> _DATA EXCERPT_:
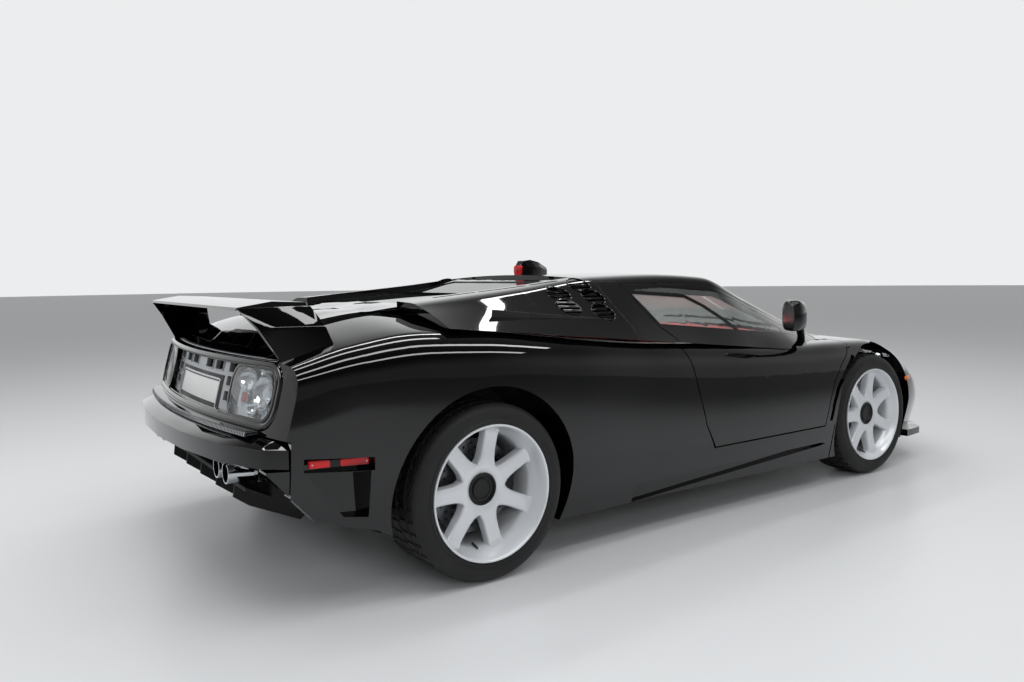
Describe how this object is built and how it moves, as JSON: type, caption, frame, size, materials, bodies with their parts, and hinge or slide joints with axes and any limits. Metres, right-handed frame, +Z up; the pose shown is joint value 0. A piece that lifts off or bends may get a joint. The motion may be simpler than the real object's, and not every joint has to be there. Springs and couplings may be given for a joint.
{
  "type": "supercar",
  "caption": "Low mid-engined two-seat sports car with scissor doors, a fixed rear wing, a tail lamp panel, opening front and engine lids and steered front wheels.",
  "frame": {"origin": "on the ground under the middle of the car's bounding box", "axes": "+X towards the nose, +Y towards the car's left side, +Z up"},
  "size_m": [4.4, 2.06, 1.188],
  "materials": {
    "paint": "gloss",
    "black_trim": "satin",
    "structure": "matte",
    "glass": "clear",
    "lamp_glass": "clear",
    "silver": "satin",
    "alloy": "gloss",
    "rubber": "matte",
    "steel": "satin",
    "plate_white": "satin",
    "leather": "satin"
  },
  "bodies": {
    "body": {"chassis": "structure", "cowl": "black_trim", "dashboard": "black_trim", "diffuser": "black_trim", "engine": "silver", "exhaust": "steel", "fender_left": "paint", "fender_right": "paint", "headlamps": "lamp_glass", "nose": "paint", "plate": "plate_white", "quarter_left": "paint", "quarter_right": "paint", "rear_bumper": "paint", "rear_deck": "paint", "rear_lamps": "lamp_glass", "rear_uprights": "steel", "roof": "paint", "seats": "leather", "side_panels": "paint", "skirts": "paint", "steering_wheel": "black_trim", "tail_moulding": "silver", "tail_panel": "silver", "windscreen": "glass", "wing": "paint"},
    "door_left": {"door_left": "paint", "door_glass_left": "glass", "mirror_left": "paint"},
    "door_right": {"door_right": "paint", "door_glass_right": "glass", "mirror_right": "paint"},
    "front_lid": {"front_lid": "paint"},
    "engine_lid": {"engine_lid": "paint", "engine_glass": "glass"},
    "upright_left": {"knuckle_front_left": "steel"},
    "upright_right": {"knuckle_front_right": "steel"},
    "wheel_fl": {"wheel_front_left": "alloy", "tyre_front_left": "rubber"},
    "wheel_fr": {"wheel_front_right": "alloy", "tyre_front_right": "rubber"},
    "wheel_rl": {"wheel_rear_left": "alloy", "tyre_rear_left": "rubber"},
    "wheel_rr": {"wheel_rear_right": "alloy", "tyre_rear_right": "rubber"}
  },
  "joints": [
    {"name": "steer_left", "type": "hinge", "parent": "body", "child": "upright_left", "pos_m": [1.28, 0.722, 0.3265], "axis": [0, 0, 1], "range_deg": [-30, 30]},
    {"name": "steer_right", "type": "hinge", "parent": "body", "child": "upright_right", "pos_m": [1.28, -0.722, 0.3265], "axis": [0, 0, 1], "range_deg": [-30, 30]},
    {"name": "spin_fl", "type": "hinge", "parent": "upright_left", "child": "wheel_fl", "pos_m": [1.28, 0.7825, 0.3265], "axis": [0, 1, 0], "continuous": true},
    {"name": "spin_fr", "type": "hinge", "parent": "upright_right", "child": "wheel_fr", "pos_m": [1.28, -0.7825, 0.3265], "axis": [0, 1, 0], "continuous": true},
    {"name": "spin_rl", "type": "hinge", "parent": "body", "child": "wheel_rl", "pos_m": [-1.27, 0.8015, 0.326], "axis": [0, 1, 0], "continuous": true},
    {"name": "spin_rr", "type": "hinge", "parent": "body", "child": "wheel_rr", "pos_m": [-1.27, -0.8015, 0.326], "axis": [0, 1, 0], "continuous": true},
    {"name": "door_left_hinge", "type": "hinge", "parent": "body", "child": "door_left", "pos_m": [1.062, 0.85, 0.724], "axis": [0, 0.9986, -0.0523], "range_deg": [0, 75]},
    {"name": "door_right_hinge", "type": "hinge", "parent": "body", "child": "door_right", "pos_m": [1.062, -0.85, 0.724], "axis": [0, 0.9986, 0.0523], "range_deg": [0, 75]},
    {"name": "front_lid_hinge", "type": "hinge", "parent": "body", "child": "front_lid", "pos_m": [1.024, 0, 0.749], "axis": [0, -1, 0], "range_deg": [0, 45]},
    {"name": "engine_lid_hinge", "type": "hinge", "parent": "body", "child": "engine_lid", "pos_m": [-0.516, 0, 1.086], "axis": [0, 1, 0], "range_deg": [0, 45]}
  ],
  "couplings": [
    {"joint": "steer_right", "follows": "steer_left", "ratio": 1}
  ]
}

> _INSTRUCTION_: Return all the data above once more, precisely as given.

> _RESPONSE_:
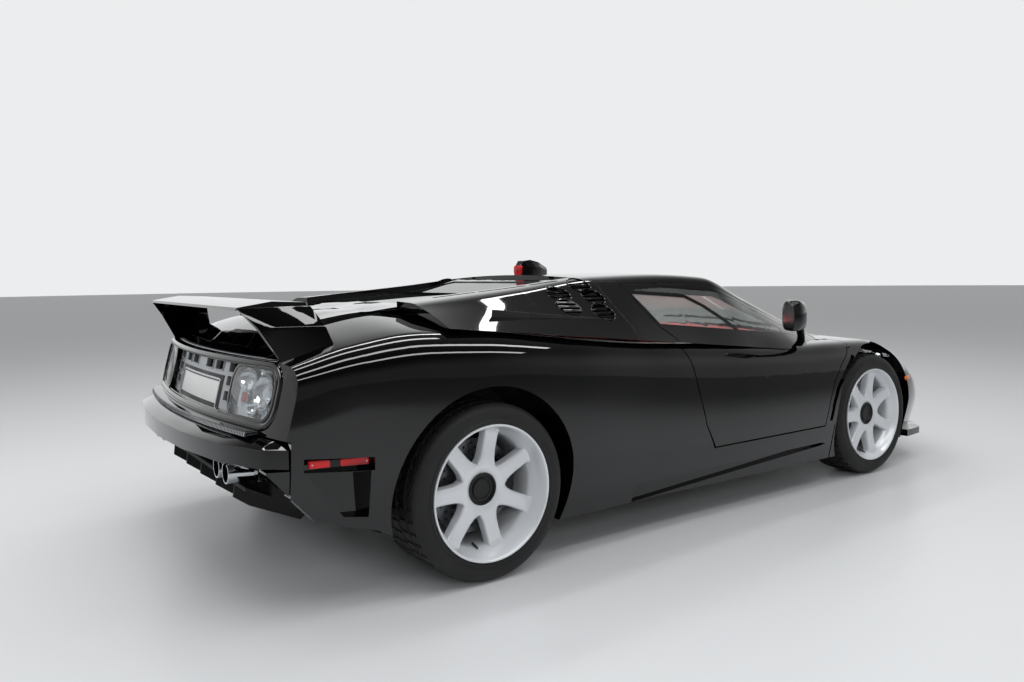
Describe how this object is built and how it moves, as JSON: type, caption, frame, size, materials, bodies with their parts, and hinge or slide joints with axes and any limits. Metres, right-handed frame, +Z up; the pose shown is joint value 0. A piece that lifts off or bends may get a joint. The motion may be simpler than the real object's, and not every joint has to be there. Springs and couplings may be given for a joint.
{
  "type": "supercar",
  "caption": "Low mid-engined two-seat sports car with scissor doors, a fixed rear wing, a tail lamp panel, opening front and engine lids and steered front wheels.",
  "frame": {"origin": "on the ground under the middle of the car's bounding box", "axes": "+X towards the nose, +Y towards the car's left side, +Z up"},
  "size_m": [4.4, 2.06, 1.188],
  "materials": {
    "paint": "gloss",
    "black_trim": "satin",
    "structure": "matte",
    "glass": "clear",
    "lamp_glass": "clear",
    "silver": "satin",
    "alloy": "gloss",
    "rubber": "matte",
    "steel": "satin",
    "plate_white": "satin",
    "leather": "satin"
  },
  "bodies": {
    "body": {"chassis": "structure", "cowl": "black_trim", "dashboard": "black_trim", "diffuser": "black_trim", "engine": "silver", "exhaust": "steel", "fender_left": "paint", "fender_right": "paint", "headlamps": "lamp_glass", "nose": "paint", "plate": "plate_white", "quarter_left": "paint", "quarter_right": "paint", "rear_bumper": "paint", "rear_deck": "paint", "rear_lamps": "lamp_glass", "rear_uprights": "steel", "roof": "paint", "seats": "leather", "side_panels": "paint", "skirts": "paint", "steering_wheel": "black_trim", "tail_moulding": "silver", "tail_panel": "silver", "windscreen": "glass", "wing": "paint"},
    "door_left": {"door_left": "paint", "door_glass_left": "glass", "mirror_left": "paint"},
    "door_right": {"door_right": "paint", "door_glass_right": "glass", "mirror_right": "paint"},
    "front_lid": {"front_lid": "paint"},
    "engine_lid": {"engine_lid": "paint", "engine_glass": "glass"},
    "upright_left": {"knuckle_front_left": "steel"},
    "upright_right": {"knuckle_front_right": "steel"},
    "wheel_fl": {"wheel_front_left": "alloy", "tyre_front_left": "rubber"},
    "wheel_fr": {"wheel_front_right": "alloy", "tyre_front_right": "rubber"},
    "wheel_rl": {"wheel_rear_left": "alloy", "tyre_rear_left": "rubber"},
    "wheel_rr": {"wheel_rear_right": "alloy", "tyre_rear_right": "rubber"}
  },
  "joints": [
    {"name": "steer_left", "type": "hinge", "parent": "body", "child": "upright_left", "pos_m": [1.28, 0.722, 0.3265], "axis": [0, 0, 1], "range_deg": [-30, 30]},
    {"name": "steer_right", "type": "hinge", "parent": "body", "child": "upright_right", "pos_m": [1.28, -0.722, 0.3265], "axis": [0, 0, 1], "range_deg": [-30, 30]},
    {"name": "spin_fl", "type": "hinge", "parent": "upright_left", "child": "wheel_fl", "pos_m": [1.28, 0.7825, 0.3265], "axis": [0, 1, 0], "continuous": true},
    {"name": "spin_fr", "type": "hinge", "parent": "upright_right", "child": "wheel_fr", "pos_m": [1.28, -0.7825, 0.3265], "axis": [0, 1, 0], "continuous": true},
    {"name": "spin_rl", "type": "hinge", "parent": "body", "child": "wheel_rl", "pos_m": [-1.27, 0.8015, 0.326], "axis": [0, 1, 0], "continuous": true},
    {"name": "spin_rr", "type": "hinge", "parent": "body", "child": "wheel_rr", "pos_m": [-1.27, -0.8015, 0.326], "axis": [0, 1, 0], "continuous": true},
    {"name": "door_left_hinge", "type": "hinge", "parent": "body", "child": "door_left", "pos_m": [1.062, 0.85, 0.724], "axis": [0, 0.9986, -0.0523], "range_deg": [0, 75]},
    {"name": "door_right_hinge", "type": "hinge", "parent": "body", "child": "door_right", "pos_m": [1.062, -0.85, 0.724], "axis": [0, 0.9986, 0.0523], "range_deg": [0, 75]},
    {"name": "front_lid_hinge", "type": "hinge", "parent": "body", "child": "front_lid", "pos_m": [1.024, 0, 0.749], "axis": [0, -1, 0], "range_deg": [0, 45]},
    {"name": "engine_lid_hinge", "type": "hinge", "parent": "body", "child": "engine_lid", "pos_m": [-0.516, 0, 1.086], "axis": [0, 1, 0], "range_deg": [0, 45]}
  ],
  "couplings": [
    {"joint": "steer_right", "follows": "steer_left", "ratio": 1}
  ]
}